The objective of work package 3 is to lay alongside the necessary emergency/reactionary approach, a scientific one, where materials and form are co-debated, tested in a laboratory setting, then under test conditions, and later rolled out physically or as guidance. There has been Protomax Shelter constructed together with University of Bath students at the Building Research Park in Swindon. Second version of shelter is in design now. The researchers working on WP3 are currently analyzing SheltAir proposal, a pneumatic erection of gridshells, inflatable ‘office in a bucket’, and IKEA shelter in order to study thermal modelling.
Work package 4 aims at initiating a science of shelter design and investigating new methods for the exchange of design information between researchers and camp residents which comprise of stakeholder-led design ideas and proposals; in-country user requirement definition; participatory design/refinement of proposed shelter designs; and an overall new approach to transitional shelter design.
The presentations updating the Committee on the progress of all work packages were followed by two parallel workshops on design typologies and design mapping focused on proposing new architectural, environmental and planning design solutions alongside scientific as well as technical approaches.
The participants came up with five design typologies, namely:
Typology 1: Clustered Courtyard
Small units (which can be of different sizes) represent spatial functions e.g. bedroom, living rooms, bathrooms that can be arranged and combined depending on the size of families. There is an inward looking internal courtyard for communal activities and privacy, and canopy to add environmental protection. This layout lends itself to controlled movement and circulation, whilst maintaining cultural practices without compromising on interactions within the family unit. An alternative format could be in the form of clustered extended family units.

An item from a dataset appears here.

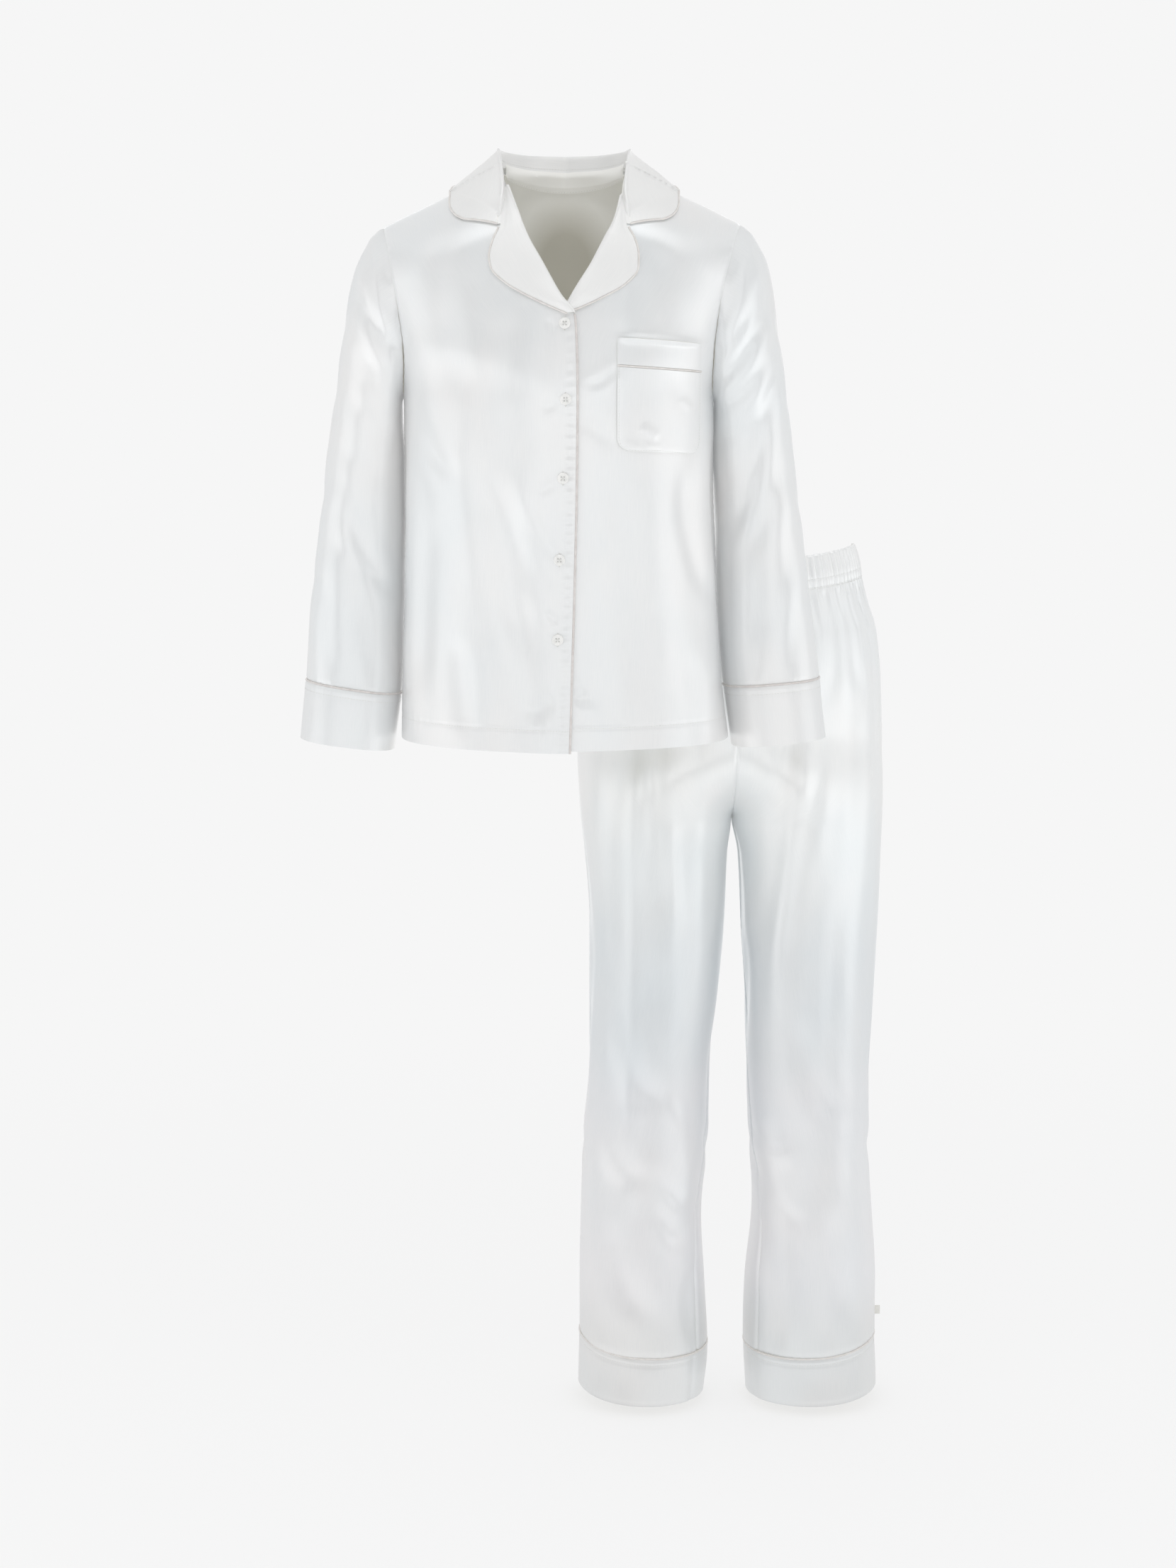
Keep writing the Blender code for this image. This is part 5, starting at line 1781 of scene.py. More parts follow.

Typology 2: Assemblages (modular form)
Module 3 dimensional forms use local materials in conjunction with modern materials such as panelised solutions. The form consists of indoor and semi-outdoor zones to deliver spatial hierarchy from external to internal spaces. The form can be built to reflect social and cultural preferences through the type and location of the building’s elements e.g. roofs, doors and windows. 3-d forms can be coupled or uncoupled; raised, sunk or situated directly on the ground.
Typology 3: Growth
Cell-like structures with a starting core similar to the previous concept. However, the emphasis is on growth with units allowed to expand linearly along pre-defined axes. The core is the fixed point but other components are designed to support expansion. Alternatively, units are linked together to create shared micro-spaces that could propagate linearly, in clusters or radially in accordance with vernacular typologies e.g. of row houses, or hierarchical dwellings.

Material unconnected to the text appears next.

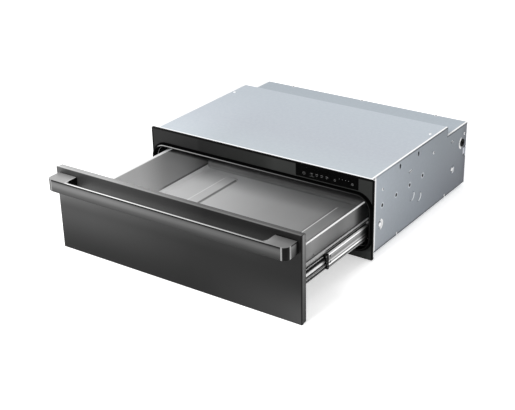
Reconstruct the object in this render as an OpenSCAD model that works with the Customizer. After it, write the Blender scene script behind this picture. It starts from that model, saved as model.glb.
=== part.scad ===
// Built-in warming drawer, drawn pulled out on its slides.
// Origin at the centre of the cabinet's underside, +X right, +Y back, +Z up, millimetres.

/* [Outer front] */
// Width of the outer front
panel_w = 759; // [740:1:790]
// Height of the outer front
panel_h = 234; // [230:1:250]
// Thickness of the outer front
panel_t = 20.2; // [18:0.1:26]
// How far the outer front hangs below the cabinet's underside
panel_drop = 10; // [6:0.5:14]
// How far the outer front stands above the cabinet's top
panel_rise = 9; // [6:0.5:14]
// Gap between the bezel and the outer front in the drawn pose
drawer_open = 344.3; // [60:0.1:460]

/* [Handle] */
// How far each end of the handle lies inside the end of the outer front
handle_inset = 9.5; // [6:0.5:120]
// Height of the handle
handle_h = 34; // [20:1:50]
// Distance from the outer front to the handle's front face
handle_reach = 48; // [36:1:70]
// Depth of the bar between the end blocks
bar_t = 8; // [6:0.5:16]
// Length of each end block
block_w = 62; // [40:1:90]
// Radius of the hollow corner between bar and end block
block_fillet = 12; // [4:1:20]
// Radius of the handle's front corners
handle_corner = 15; // [4:1:22]
// Distance from the top of the outer front down to the handle
handle_below = 14; // [6:1:60]

/* [Cabinet] */
// How far the cabinet's sides lie inside the ends of the outer front
cabinet_inset = 30; // [26:0.5:36]
// Depth of the cabinet behind its front flange
cabinet_d = 559; // [520:1:620]
// Thickness of the cabinet's sheet steel
sheet = 0.8; // [0.6:0.1:1]
// Depth of the lower part of the top at the rear
step_d = 127; // [90:1:170]
// How much lower that part is
step_h = 27; // [20:0.5:27]

/* [Bezel and seal] */
// How far the bezel's ends lie inside the ends of the outer front
bezel_inset = 18.5; // [17:0.5:20]
// Thickness of the bezel
bezel_t = 4; // [3.5:0.1:6]
// Depth of the mounting flange behind the bezel
flange_t = 3; // [2.5:0.1:5]
// How far the bezel hangs below the cabinet's underside
bezel_drop = 8; // [5:0.5:9]
// How far the bezel stands above the cabinet's top
bezel_rise = 3.6; // [2:0.1:8]
// Height of the mouth's lower edge above the underside
mouth_z = 22.5; // [21:0.5:24]
// Height of the face above the mouth, up to the cabinet's top
face_h = 49.3; // [48:0.1:55]
// Corner radius of the mouth
mouth_r = 36; // [30:1:37]
// Width of the seal round the mouth
seal_w = 13; // [11:0.5:13]
// How far the seal stands out of the bezel
seal_t = 9; // [7:0.5:12]
// Length of the touch glass
glass_w = 189.5; // [150:0.5:220]
// Distance from the touch glass to the bezel's right end
glass_side = 45; // [35:0.5:80]
// Thickness of the touch glass
glass_t = 3; // [2:0.1:3]

/* [Drawer box] */
// Thickness of the pan's sheet
pan_t = 0.8; // [0.6:0.1:1.2]
// Height of the pan's floor above the cabinet's underside
floor_z = 27.1; // [26.6:0.1:30]
// How far the pan's rim lies below the top of the mouth
rim_drop = 19.6; // [16:0.1:30]
// Width of the pan's rim
rim_w = 8.5; // [6:0.1:10]
// Outer bend radius between the pan's floor and sides
pan_r = 10; // [6:0.5:10]
// Depth of the pan inside
pan_d = 552; // [500:1:556]
// Width of a raised rib in the floor
rib_w = 45; // [30:0.1:60]
// Distance from the drawer's middle to the middle of the left rib
left_rib_x = 208; // [120:1:240]
// Distance from the drawer's middle to the middle of the right rib
right_rib_x = 178; // [120:1:240]
// Height of a rib
rib_h = 3; // [2:0.1:3.5]
// Distance from a rib's end to the pan's end
rib_end = 33; // [25:1:80]

/* [Slides] */
// Thickness of a slide, from the cabinet to the drawer's rail
slide_t = 12.7; // [12.7:0.1:13.5]
// Height of a slide's outer member
slide_h = 45; // [45:0.5:47]
// Height of the slides' middle line above the cabinet's underside
slide_z = 70; // [68:0.5:72]
// Share of the drawer's travel that the middle member makes
mid_share = 0.58; // [0.56:0.01:0.62]
// Depth of the round dimples that carry the slides
dimple_depth = 2.5; // [2:0.1:3]
// Radius of the slide fixing dimples
dimple_r = 13.5; // [10:0.5:16]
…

Typology 4: Core and canopy
Combination of bulky materials (e.g. sandbag) and core enclosed by a lightweight structure. In essence, a combination of heavy and light materials. The core and light materials could be deployed as first response, whilst more stable materials can be added later. The form is however constrained within the boundaries of the external membrane but remains fluid internally.
Typology 5: Chimney
Wind tower central to the building form acts as a central focus for spatial functions, delivers thermal and ventilation comfort as well as provides structural stability. This type is perfect for hot climate, with its emphasis on natural stack ventilation/cooling from the chimney/wind towers. Depending on local climatic conditions it can ventilate from indoors to outdoors or vice versa.

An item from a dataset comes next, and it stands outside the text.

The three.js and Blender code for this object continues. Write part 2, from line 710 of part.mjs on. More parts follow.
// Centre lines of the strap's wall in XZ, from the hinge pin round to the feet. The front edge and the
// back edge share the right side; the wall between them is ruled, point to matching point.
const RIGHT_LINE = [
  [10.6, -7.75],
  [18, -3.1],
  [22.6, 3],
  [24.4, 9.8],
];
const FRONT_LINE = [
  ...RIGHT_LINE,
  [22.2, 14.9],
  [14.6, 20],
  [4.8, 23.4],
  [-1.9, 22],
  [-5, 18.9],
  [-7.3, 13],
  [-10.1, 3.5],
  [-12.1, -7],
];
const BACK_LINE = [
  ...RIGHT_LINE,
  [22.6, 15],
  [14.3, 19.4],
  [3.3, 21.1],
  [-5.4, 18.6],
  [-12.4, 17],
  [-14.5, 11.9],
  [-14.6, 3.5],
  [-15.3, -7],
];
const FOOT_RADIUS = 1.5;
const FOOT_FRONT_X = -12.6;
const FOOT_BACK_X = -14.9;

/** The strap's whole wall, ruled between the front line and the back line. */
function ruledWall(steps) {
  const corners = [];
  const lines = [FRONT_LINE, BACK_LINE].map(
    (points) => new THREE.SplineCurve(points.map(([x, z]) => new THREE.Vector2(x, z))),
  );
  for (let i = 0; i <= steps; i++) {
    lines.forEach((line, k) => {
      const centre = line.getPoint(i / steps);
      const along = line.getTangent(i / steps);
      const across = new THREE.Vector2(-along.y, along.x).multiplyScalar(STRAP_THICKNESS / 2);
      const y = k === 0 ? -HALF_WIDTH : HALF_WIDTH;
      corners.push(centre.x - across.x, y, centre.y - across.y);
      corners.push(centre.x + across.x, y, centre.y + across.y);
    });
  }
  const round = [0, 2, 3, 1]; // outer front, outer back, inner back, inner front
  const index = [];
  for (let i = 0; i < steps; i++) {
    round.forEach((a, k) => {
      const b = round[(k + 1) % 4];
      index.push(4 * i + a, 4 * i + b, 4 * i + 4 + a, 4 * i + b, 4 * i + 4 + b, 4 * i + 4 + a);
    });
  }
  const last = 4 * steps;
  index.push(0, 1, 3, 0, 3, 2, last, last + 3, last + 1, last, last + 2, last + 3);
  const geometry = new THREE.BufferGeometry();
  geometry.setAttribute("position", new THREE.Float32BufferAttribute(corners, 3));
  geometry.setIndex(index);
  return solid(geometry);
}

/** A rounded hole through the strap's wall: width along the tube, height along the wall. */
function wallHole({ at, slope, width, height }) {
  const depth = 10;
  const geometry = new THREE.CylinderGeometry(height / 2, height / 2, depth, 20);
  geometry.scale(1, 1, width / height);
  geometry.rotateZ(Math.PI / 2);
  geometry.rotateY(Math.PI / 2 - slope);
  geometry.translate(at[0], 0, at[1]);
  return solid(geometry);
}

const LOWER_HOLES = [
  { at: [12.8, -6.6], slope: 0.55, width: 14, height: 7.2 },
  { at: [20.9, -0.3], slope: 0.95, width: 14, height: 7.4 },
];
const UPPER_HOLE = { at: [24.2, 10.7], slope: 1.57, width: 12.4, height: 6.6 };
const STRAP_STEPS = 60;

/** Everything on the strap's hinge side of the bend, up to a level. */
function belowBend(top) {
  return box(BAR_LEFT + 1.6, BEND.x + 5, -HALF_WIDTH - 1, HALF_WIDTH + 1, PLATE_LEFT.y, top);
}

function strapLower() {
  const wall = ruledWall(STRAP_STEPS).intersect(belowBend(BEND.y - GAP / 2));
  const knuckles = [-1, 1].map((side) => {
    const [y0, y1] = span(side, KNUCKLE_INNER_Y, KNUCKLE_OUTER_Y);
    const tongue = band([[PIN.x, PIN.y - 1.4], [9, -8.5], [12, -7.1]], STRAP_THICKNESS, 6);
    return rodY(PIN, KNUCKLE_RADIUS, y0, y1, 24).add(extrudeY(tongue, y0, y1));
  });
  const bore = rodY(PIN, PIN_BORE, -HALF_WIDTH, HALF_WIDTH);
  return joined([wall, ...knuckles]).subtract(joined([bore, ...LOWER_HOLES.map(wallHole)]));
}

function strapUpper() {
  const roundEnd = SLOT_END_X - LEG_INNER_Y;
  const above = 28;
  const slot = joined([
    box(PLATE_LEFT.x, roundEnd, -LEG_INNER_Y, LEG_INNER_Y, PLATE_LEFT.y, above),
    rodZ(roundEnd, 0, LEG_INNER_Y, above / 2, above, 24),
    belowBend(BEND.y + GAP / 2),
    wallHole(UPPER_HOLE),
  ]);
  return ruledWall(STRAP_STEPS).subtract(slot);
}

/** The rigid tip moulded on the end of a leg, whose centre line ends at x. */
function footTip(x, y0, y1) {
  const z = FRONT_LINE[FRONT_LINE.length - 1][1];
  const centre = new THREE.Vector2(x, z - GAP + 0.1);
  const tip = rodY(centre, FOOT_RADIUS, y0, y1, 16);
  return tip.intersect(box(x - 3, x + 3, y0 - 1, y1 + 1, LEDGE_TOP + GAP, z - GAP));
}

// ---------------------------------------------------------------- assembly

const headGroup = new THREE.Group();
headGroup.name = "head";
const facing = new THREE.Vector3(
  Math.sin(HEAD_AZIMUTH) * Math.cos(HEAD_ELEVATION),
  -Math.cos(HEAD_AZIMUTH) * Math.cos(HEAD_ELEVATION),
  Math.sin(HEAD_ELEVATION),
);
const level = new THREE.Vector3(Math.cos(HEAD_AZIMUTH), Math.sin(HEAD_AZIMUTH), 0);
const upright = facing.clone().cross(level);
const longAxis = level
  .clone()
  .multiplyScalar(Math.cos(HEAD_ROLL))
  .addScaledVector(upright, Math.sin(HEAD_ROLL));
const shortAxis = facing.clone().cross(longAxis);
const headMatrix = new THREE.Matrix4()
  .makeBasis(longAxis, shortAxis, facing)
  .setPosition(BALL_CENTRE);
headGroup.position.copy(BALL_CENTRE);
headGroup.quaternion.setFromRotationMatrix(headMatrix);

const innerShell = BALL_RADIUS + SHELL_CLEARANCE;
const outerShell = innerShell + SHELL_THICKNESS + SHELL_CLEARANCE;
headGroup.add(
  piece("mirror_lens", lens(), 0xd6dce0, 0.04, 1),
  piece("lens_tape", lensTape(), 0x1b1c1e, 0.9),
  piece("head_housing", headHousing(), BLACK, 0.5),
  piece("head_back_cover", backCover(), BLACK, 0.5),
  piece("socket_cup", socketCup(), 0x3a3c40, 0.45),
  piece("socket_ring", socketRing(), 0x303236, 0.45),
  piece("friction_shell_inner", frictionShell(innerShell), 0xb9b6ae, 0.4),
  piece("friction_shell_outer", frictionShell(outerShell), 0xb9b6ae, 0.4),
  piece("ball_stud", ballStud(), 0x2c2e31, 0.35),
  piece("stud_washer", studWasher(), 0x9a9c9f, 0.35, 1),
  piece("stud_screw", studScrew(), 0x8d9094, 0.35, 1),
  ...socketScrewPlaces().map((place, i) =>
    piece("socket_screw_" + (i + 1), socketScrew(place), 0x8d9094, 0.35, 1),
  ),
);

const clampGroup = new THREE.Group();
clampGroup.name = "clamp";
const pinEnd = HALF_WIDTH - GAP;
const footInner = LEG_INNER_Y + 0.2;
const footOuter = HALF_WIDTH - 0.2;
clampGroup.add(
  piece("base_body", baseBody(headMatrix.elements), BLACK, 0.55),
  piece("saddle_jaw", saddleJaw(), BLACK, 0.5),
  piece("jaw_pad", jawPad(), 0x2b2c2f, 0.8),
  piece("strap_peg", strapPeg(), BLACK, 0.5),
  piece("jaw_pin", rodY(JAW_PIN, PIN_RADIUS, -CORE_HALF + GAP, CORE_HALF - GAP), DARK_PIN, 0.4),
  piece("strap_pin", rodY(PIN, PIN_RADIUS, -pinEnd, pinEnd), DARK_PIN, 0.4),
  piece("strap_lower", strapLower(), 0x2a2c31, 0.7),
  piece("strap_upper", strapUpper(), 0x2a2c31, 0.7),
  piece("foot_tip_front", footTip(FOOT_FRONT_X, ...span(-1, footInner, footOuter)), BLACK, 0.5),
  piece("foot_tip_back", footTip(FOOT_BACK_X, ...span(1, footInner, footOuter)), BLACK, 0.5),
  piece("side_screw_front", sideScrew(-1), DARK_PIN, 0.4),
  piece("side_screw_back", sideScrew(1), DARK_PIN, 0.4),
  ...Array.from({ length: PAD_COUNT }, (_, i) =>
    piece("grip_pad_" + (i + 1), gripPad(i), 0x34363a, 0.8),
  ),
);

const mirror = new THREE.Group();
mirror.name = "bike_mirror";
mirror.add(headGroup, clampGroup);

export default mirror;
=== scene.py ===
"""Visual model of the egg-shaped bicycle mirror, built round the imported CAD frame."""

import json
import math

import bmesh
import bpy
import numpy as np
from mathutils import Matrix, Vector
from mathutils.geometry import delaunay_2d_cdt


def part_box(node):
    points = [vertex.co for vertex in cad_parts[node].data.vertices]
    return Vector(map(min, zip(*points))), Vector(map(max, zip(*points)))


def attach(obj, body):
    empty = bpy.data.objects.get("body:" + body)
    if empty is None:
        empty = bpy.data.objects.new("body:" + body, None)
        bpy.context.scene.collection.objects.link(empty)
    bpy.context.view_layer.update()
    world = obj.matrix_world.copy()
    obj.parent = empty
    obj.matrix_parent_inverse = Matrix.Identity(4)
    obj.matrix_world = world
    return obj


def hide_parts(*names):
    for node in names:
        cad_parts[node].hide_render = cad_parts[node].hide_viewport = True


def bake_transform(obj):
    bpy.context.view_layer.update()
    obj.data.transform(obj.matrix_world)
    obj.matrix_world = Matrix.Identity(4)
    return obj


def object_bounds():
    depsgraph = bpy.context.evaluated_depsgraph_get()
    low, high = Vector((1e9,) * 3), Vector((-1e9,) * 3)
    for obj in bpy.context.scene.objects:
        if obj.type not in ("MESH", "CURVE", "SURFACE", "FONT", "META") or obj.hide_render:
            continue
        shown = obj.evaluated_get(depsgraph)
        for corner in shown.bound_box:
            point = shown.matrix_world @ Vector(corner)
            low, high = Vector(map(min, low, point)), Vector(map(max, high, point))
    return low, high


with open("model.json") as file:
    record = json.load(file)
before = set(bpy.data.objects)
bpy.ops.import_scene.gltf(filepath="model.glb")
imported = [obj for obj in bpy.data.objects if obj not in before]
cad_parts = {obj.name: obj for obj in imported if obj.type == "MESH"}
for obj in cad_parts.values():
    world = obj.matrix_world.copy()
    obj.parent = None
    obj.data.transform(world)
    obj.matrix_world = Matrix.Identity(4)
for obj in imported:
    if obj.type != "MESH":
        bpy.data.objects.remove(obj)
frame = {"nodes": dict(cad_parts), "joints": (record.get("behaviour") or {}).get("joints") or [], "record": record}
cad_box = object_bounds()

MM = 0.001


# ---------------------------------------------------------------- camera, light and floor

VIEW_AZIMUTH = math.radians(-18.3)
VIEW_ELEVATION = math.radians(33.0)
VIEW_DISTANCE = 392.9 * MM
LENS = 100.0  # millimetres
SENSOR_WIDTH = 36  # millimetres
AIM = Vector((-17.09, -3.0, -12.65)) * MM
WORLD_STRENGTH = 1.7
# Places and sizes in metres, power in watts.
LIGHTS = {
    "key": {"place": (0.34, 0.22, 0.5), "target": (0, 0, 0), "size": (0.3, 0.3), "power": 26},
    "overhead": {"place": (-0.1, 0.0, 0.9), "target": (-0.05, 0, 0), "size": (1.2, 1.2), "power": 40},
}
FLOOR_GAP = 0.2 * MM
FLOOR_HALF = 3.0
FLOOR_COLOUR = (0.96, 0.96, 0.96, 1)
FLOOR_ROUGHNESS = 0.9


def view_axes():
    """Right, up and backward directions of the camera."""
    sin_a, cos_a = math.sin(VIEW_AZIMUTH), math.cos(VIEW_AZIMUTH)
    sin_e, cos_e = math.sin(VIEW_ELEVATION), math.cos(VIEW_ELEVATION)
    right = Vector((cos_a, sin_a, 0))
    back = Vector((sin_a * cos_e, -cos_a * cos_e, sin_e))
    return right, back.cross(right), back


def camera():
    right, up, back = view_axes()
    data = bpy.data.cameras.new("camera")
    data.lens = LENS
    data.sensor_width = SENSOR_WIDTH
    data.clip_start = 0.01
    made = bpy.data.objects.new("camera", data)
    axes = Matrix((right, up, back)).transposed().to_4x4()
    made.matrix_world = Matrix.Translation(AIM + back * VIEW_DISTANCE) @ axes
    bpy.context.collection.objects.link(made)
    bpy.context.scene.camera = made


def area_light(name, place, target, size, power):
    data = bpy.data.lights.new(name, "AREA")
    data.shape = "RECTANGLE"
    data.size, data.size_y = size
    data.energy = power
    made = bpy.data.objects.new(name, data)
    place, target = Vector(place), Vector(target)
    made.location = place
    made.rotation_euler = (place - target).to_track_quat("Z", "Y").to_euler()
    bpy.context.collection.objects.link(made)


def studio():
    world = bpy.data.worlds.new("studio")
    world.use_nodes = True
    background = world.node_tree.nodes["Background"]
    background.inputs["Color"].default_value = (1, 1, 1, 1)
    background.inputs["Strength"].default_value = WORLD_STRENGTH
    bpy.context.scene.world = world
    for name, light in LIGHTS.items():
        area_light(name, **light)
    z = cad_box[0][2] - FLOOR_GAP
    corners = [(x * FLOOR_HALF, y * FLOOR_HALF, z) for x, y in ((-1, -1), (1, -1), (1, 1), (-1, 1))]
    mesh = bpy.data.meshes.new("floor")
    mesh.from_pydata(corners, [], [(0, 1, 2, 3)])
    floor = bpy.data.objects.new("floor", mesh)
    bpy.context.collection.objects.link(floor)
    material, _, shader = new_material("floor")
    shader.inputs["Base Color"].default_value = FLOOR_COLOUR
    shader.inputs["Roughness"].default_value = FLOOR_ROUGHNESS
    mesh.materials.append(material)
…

The design mapping exercise highlighted the importance of flexible spaces (for instance, pods joined together, a frame/ kit of parts; coupling and uncoupling units; modular blocks, connected with dowels); low tech simple volumes with add-ons; and usage of local materials such as sand and earth for thermal mass. The design may be layered over time on the continuum from disaster relief to recovery, with a quick and simple first response to second layer that adds durability, followed by comfort and social areas. The structure should be lightweight, with low transmittance. We already know from our research findings so far that due to political constraints, shelters should not look permanent, but could nevertheless have surface texture. The definitions of comfort and socially acceptable shared spaces versus private ones are bound to differ in each cultural context.